> [Problem requirements]
Below are the records; copy each line in them that holds the word "with".
⁂
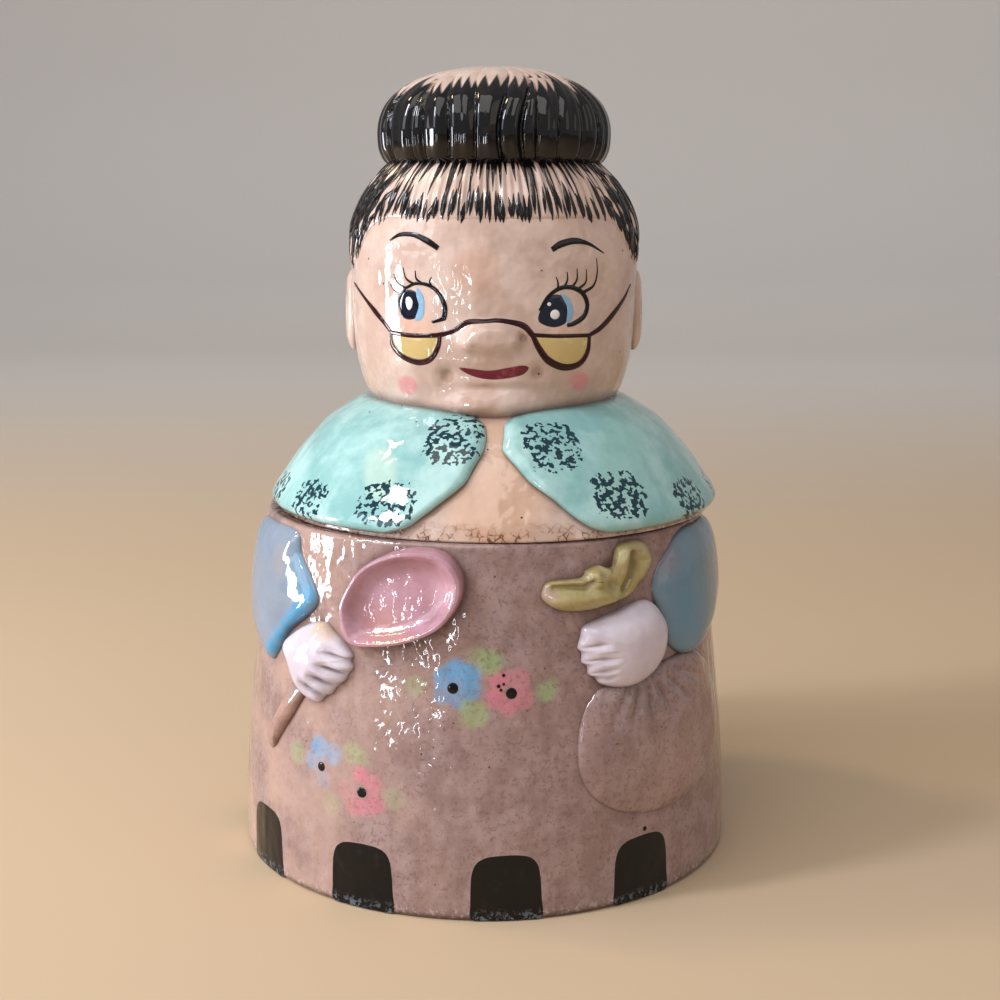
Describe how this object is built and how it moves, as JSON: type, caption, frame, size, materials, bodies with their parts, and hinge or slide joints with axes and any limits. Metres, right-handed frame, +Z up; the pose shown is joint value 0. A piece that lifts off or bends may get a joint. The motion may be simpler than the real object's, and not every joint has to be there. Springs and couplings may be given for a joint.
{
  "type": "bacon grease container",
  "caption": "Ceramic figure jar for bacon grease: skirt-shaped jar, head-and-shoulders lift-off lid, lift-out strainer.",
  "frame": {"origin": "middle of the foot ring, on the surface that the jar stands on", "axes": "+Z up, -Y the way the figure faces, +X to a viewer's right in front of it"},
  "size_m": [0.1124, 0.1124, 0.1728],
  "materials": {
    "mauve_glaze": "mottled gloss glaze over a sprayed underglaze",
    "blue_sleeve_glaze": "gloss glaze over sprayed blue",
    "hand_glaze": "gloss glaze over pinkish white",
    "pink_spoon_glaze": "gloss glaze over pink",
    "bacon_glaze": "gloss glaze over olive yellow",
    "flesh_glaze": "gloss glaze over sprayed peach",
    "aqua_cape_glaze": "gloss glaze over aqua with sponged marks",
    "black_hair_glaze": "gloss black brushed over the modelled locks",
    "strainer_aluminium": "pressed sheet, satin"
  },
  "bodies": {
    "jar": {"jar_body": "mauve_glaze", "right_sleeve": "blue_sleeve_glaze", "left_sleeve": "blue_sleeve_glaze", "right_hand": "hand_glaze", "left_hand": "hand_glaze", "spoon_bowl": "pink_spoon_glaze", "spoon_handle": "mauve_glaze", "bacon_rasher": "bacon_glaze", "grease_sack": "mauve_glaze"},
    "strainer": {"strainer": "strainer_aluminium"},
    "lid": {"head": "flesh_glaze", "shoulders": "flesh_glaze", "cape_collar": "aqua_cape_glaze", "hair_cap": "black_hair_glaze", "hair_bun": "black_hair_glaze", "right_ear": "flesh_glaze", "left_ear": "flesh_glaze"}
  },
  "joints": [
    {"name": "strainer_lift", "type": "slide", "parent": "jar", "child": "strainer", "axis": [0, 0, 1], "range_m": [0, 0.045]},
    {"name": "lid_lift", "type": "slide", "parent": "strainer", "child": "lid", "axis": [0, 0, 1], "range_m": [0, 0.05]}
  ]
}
⁂
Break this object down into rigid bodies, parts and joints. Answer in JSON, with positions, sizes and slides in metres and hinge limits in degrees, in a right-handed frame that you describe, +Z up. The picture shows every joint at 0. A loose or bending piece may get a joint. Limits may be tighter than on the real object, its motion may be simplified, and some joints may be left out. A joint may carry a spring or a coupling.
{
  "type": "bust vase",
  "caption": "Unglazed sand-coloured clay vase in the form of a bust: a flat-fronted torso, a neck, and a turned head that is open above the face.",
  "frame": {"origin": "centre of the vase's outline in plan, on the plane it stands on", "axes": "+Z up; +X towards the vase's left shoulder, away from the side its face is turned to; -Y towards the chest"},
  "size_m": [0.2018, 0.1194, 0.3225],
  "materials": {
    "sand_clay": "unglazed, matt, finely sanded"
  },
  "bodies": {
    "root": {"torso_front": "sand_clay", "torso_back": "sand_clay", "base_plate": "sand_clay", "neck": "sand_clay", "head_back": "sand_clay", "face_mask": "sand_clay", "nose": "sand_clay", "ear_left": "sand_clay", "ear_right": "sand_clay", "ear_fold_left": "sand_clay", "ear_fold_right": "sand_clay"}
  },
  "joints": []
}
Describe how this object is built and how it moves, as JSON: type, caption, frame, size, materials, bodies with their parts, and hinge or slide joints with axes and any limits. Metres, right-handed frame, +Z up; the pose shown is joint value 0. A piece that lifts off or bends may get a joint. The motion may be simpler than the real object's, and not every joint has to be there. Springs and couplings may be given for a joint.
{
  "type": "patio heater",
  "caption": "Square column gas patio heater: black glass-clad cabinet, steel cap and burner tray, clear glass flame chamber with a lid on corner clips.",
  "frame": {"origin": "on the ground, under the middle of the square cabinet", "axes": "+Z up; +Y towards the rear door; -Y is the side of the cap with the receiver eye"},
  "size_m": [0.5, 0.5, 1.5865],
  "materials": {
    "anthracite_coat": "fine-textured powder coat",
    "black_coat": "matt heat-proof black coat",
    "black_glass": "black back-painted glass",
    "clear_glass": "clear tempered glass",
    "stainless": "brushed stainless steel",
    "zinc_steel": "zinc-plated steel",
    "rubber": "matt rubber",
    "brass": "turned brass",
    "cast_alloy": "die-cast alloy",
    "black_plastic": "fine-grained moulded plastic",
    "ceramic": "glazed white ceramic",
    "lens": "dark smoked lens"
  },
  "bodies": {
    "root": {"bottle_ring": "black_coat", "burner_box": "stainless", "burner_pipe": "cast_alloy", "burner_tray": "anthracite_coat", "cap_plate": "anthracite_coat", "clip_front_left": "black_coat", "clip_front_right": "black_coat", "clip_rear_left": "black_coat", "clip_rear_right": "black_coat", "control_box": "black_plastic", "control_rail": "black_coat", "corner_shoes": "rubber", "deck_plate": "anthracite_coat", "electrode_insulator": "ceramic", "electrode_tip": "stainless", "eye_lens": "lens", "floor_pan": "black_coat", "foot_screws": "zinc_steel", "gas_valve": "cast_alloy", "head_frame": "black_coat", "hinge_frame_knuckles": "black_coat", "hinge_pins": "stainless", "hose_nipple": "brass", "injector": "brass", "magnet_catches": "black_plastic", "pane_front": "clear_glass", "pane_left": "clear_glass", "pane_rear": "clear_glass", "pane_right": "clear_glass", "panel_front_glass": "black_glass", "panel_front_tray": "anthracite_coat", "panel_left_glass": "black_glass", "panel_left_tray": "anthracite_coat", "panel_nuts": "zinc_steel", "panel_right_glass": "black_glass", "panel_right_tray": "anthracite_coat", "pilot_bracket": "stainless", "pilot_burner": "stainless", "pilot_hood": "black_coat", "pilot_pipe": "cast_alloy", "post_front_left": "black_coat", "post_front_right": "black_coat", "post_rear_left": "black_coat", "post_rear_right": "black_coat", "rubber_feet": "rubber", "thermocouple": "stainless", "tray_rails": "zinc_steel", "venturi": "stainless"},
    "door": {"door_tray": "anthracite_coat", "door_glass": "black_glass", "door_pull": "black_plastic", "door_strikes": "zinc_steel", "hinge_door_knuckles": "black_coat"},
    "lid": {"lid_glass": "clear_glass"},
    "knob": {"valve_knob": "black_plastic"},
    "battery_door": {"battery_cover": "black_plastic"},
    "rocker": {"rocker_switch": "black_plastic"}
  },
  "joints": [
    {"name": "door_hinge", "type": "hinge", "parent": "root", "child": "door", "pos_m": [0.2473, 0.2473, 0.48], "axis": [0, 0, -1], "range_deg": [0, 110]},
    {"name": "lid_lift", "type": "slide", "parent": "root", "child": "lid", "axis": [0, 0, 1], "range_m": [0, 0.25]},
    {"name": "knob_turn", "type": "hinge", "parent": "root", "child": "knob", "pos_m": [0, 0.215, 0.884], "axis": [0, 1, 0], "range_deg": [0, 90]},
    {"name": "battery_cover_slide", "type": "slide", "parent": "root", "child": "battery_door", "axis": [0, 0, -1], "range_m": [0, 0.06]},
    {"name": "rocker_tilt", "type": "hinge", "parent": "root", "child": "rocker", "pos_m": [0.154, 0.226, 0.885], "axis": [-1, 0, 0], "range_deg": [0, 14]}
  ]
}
⁂
> [Exercise response]
Describe how this object is built and how it moves, as JSON: type, caption, frame, size, materials, bodies with their parts, and hinge or slide joints with axes and any limits. Metres, right-handed frame, +Z up; the pose shown is joint value 0. A piece that lifts off or bends may get a joint. The motion may be simpler than the real object's, and not every joint has to be there. Springs and couplings may be given for a joint.
    "aqua_cape_glaze": "gloss glaze over aqua with sponged marks",
Break this object down into rigid bodies, parts and joints. Answer in JSON, with positions, sizes and slides in metres and hinge limits in degrees, in a right-handed frame that you describe, +Z up. The picture shows every joint at 0. A loose or bending piece may get a joint. Limits may be tighter than on the real object, its motion may be simplified, and some joints may be left out. A joint may carry a spring or a coupling.
Describe how this object is built and how it moves, as JSON: type, caption, frame, size, materials, bodies with their parts, and hinge or slide joints with axes and any limits. Metres, right-handed frame, +Z up; the pose shown is joint value 0. A piece that lifts off or bends may get a joint. The motion may be simpler than the real object's, and not every joint has to be there. Springs and couplings may be given for a joint.
  "caption": "Square column gas patio heater: black glass-clad cabinet, steel cap and burner tray, clear glass flame chamber with a lid on corner clips.",
  "frame": {"origin": "on the ground, under the middle of the square cabinet", "axes": "+Z up; +Y towards the rear door; -Y is the side of the cap with the receiver eye"},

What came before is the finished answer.